The proposed redesign of Yonge in North York this spring, for example, was a key opportunity to implement the hallmarks of good road safety planning, including wider sidewalks, more pedestrian crossings, bike lanes and a narrower roadway.
Instead, at PWIC, the first stage in the approval process, Robinson was absent for the crucial vote. Other PWIC members then voted against the staff recommendation to adopt the proposal – a predictable outcome given Tory’s stacking of the committee with council’s motoring champions Giorgio Mammoliti and Stephen Holyday.
The project nonetheless moved to city council, where Robinson again remained virtually silent except to scold staff for failing to give her a timely cost breakdown of the project. A decision about Yonge was ultimately deferred until after the municipal election.
Opportunities to re-design roads come along rarely, but there are also short-term ways to improve road safety, particularly by reducing speed limits and using proven speed camera technology to enforce them.
The obstacle to speed cameras is that the city needs provincial authority.
But absent a forceful push from the mayor and Robinson, it’s no surprise that the province has dragged its feet. The result is that regulations for the use of speed cameras, including around schools, are not yet in place.

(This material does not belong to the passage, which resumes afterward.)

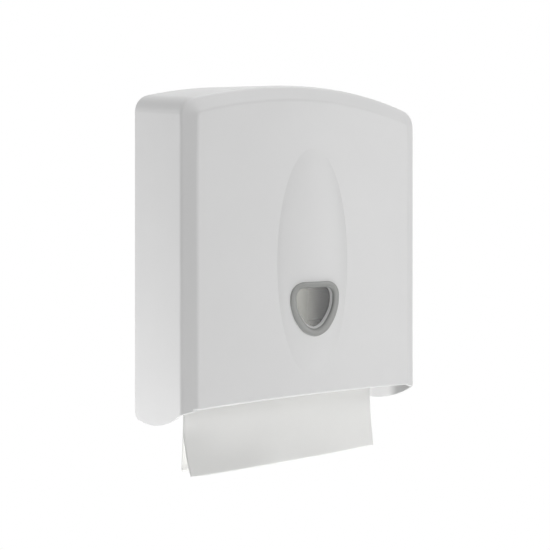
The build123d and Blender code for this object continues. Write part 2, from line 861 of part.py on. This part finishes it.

Even with the recently announced boost to Vision Zero spending following the grim casualty toll of the year’s first six months, Toronto’s five-year, $109 million budget still falls significantly short on a per capita basis compared to other cities making progress in reducing casualty tolls. New York, for example, is investing $1.6 billion over five years on road safety improvements.
Tory’s willingness to spend up to $20 million more to maintain six lanes on Yonge and moving bike lanes to neighbouring Beecroft puts the city’s overall safety spending into perspective.
In the short term, Tory has a number of good options to improve the safety prospects of people on foot or bike.
First, he can re-constitute PWIC and appoint a chair who will champion road safety.
Second, he can reverse his opposition to the Yonge redesign.
Third, he can push for quick and expanded implementation of speed cameras – or in the absence of cameras, stepped-up enforcement by police.
Over the longer term, he must find funding for Vision Zero consistent with the scale of the safety problem.
Most importantly, Mayor Tory must show that in choices between the safety of pedestrians or cyclists and the desire of motorists for speed and space, he chooses safety.
Albert Koehl is an environmental lawyer and founder of Bells on Bloor.